_Task description_
Copy each line below without leaving any out.

_Source excerpt_
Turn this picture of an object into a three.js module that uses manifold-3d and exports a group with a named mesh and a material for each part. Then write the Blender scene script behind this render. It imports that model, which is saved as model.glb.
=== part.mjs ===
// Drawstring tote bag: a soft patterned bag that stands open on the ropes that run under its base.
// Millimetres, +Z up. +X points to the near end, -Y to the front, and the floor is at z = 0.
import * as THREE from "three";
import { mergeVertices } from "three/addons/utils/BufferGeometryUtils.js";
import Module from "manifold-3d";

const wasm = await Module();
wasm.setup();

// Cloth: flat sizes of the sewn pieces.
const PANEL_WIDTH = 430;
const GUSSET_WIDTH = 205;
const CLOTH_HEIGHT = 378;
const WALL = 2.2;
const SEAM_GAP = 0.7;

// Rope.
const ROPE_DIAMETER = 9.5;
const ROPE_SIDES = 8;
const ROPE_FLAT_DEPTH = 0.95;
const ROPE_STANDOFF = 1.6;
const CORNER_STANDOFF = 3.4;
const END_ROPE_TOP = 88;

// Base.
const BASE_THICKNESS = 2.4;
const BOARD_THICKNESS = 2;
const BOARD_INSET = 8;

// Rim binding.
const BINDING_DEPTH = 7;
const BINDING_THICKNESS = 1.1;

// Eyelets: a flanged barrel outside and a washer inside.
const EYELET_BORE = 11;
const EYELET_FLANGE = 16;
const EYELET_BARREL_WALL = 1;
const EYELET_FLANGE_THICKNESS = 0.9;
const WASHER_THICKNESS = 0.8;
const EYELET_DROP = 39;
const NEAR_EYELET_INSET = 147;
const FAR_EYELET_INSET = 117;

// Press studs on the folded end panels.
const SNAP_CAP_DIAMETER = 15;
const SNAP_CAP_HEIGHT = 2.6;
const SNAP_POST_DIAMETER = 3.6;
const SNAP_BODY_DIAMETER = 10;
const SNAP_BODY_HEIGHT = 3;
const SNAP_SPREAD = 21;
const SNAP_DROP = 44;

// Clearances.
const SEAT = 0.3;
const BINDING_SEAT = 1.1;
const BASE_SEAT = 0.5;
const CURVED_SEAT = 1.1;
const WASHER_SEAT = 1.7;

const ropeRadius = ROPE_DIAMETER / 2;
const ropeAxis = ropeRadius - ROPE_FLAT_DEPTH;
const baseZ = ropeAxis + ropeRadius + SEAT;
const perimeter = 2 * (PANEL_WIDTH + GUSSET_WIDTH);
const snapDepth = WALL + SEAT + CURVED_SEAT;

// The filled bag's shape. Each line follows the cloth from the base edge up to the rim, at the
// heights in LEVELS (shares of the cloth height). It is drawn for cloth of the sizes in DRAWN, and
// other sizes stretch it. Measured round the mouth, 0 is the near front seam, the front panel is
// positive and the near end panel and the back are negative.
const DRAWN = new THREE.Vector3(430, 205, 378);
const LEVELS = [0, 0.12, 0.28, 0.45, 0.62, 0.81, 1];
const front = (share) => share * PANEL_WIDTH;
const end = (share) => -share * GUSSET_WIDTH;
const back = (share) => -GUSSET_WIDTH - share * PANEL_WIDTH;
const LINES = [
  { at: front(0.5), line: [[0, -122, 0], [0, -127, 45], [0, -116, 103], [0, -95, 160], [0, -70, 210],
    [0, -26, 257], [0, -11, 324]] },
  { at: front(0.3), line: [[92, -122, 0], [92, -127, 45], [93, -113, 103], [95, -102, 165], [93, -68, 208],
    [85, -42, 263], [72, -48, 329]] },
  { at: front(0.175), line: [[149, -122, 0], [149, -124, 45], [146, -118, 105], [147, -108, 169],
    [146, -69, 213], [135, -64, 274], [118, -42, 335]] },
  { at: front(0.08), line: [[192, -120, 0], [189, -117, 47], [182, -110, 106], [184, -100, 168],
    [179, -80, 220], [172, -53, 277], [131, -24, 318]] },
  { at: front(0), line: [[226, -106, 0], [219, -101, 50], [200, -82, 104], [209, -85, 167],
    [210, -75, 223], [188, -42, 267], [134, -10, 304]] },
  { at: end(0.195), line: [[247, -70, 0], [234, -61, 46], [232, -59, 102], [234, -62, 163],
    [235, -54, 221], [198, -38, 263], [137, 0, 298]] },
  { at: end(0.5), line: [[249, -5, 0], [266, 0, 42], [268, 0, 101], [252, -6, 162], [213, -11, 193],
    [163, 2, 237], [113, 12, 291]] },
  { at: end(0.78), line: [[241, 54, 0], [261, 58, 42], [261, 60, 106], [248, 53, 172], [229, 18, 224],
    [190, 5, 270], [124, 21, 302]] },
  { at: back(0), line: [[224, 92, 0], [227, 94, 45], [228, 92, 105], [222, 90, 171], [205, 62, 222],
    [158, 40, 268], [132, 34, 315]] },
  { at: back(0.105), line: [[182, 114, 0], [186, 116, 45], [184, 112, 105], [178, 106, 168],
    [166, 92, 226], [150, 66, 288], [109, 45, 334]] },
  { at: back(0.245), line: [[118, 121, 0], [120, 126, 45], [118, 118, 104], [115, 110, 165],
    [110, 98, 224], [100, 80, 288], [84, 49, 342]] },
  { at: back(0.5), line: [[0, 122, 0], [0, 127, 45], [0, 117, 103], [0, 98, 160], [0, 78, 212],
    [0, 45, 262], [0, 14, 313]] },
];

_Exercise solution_
Turn this picture of an object into a three.js module that uses manifold-3d and exports a group with a named mesh and a material for each part. Then write the Blender scene script behind this render. It imports that model, which is saved as model.glb.
=== part.mjs ===
// Drawstring tote bag: a soft patterned bag that stands open on the ropes that run under its base.
// Millimetres, +Z up. +X points to the near end, -Y to the front, and the floor is at z = 0.
import * as THREE from "three";
import { mergeVertices } from "three/addons/utils/BufferGeometryUtils.js";
import Module from "manifold-3d";

const wasm = await Module();
wasm.setup();

// Cloth: flat sizes of the sewn pieces.
const PANEL_WIDTH = 430;
const GUSSET_WIDTH = 205;
const CLOTH_HEIGHT = 378;
const WALL = 2.2;
const SEAM_GAP = 0.7;

// Rope.
const ROPE_DIAMETER = 9.5;
const ROPE_SIDES = 8;
const ROPE_FLAT_DEPTH = 0.95;
const ROPE_STANDOFF = 1.6;
const CORNER_STANDOFF = 3.4;
const END_ROPE_TOP = 88;

// Base.
const BASE_THICKNESS = 2.4;
const BOARD_THICKNESS = 2;
const BOARD_INSET = 8;

// Rim binding.
const BINDING_DEPTH = 7;
const BINDING_THICKNESS = 1.1;

// Eyelets: a flanged barrel outside and a washer inside.
const EYELET_BORE = 11;
const EYELET_FLANGE = 16;
const EYELET_BARREL_WALL = 1;
const EYELET_FLANGE_THICKNESS = 0.9;
const WASHER_THICKNESS = 0.8;
const EYELET_DROP = 39;
const NEAR_EYELET_INSET = 147;
const FAR_EYELET_INSET = 117;

// Press studs on the folded end panels.
const SNAP_CAP_DIAMETER = 15;
const SNAP_CAP_HEIGHT = 2.6;
const SNAP_POST_DIAMETER = 3.6;
const SNAP_BODY_DIAMETER = 10;
const SNAP_BODY_HEIGHT = 3;
const SNAP_SPREAD = 21;
const SNAP_DROP = 44;

// Clearances.
const SEAT = 0.3;
const BINDING_SEAT = 1.1;
const BASE_SEAT = 0.5;
const CURVED_SEAT = 1.1;
const WASHER_SEAT = 1.7;

const ropeRadius = ROPE_DIAMETER / 2;
const ropeAxis = ropeRadius - ROPE_FLAT_DEPTH;
const baseZ = ropeAxis + ropeRadius + SEAT;
const perimeter = 2 * (PANEL_WIDTH + GUSSET_WIDTH);
const snapDepth = WALL + SEAT + CURVED_SEAT;

// The filled bag's shape. Each line follows the cloth from the base edge up to the rim, at the
// heights in LEVELS (shares of the cloth height). It is drawn for cloth of the sizes in DRAWN, and
// other sizes stretch it. Measured round the mouth, 0 is the near front seam, the front panel is
// positive and the near end panel and the back are negative.
const DRAWN = new THREE.Vector3(430, 205, 378);
const LEVELS = [0, 0.12, 0.28, 0.45, 0.62, 0.81, 1];
const front = (share) => share * PANEL_WIDTH;
const end = (share) => -share * GUSSET_WIDTH;
const back = (share) => -GUSSET_WIDTH - share * PANEL_WIDTH;
const LINES = [
  { at: front(0.5), line: [[0, -122, 0], [0, -127, 45], [0, -116, 103], [0, -95, 160], [0, -70, 210],
    [0, -26, 257], [0, -11, 324]] },
  { at: front(0.3), line: [[92, -122, 0], [92, -127, 45], [93, -113, 103], [95, -102, 165], [93, -68, 208],
    [85, -42, 263], [72, -48, 329]] },
  { at: front(0.175), line: [[149, -122, 0], [149, -124, 45], [146, -118, 105], [147, -108, 169],
    [146, -69, 213], [135, -64, 274], [118, -42, 335]] },
  { at: front(0.08), line: [[192, -120, 0], [189, -117, 47], [182, -110, 106], [184, -100, 168],
    [179, -80, 220], [172, -53, 277], [131, -24, 318]] },
  { at: front(0), line: [[226, -106, 0], [219, -101, 50], [200, -82, 104], [209, -85, 167],
    [210, -75, 223], [188, -42, 267], [134, -10, 304]] },
  { at: end(0.195), line: [[247, -70, 0], [234, -61, 46], [232, -59, 102], [234, -62, 163],
    [235, -54, 221], [198, -38, 263], [137, 0, 298]] },
  { at: end(0.5), line: [[249, -5, 0], [266, 0, 42], [268, 0, 101], [252, -6, 162], [213, -11, 193],
    [163, 2, 237], [113, 12, 291]] },
  { at: end(0.78), line: [[241, 54, 0], [261, 58, 42], [261, 60, 106], [248, 53, 172], [229, 18, 224],
    [190, 5, 270], [124, 21, 302]] },
  { at: back(0), line: [[224, 92, 0], [227, 94, 45], [228, 92, 105], [222, 90, 171], [205, 62, 222],
    [158, 40, 268], [132, 34, 315]] },
  { at: back(0.105), line: [[182, 114, 0], [186, 116, 45], [184, 112, 105], [178, 106, 168],
    [166, 92, 226], [150, 66, 288], [109, 45, 334]] },
  { at: back(0.245), line: [[118, 121, 0], [120, 126, 45], [118, 118, 104], [115, 110, 165],
    [110, 98, 224], [100, 80, 288], [84, 49, 342]] },
  { at: back(0.5), line: [[0, 122, 0], [0, 127, 45], [0, 117, 103], [0, 98, 160], [0, 78, 212],
    [0, 45, 262], [0, 14, 313]] },
];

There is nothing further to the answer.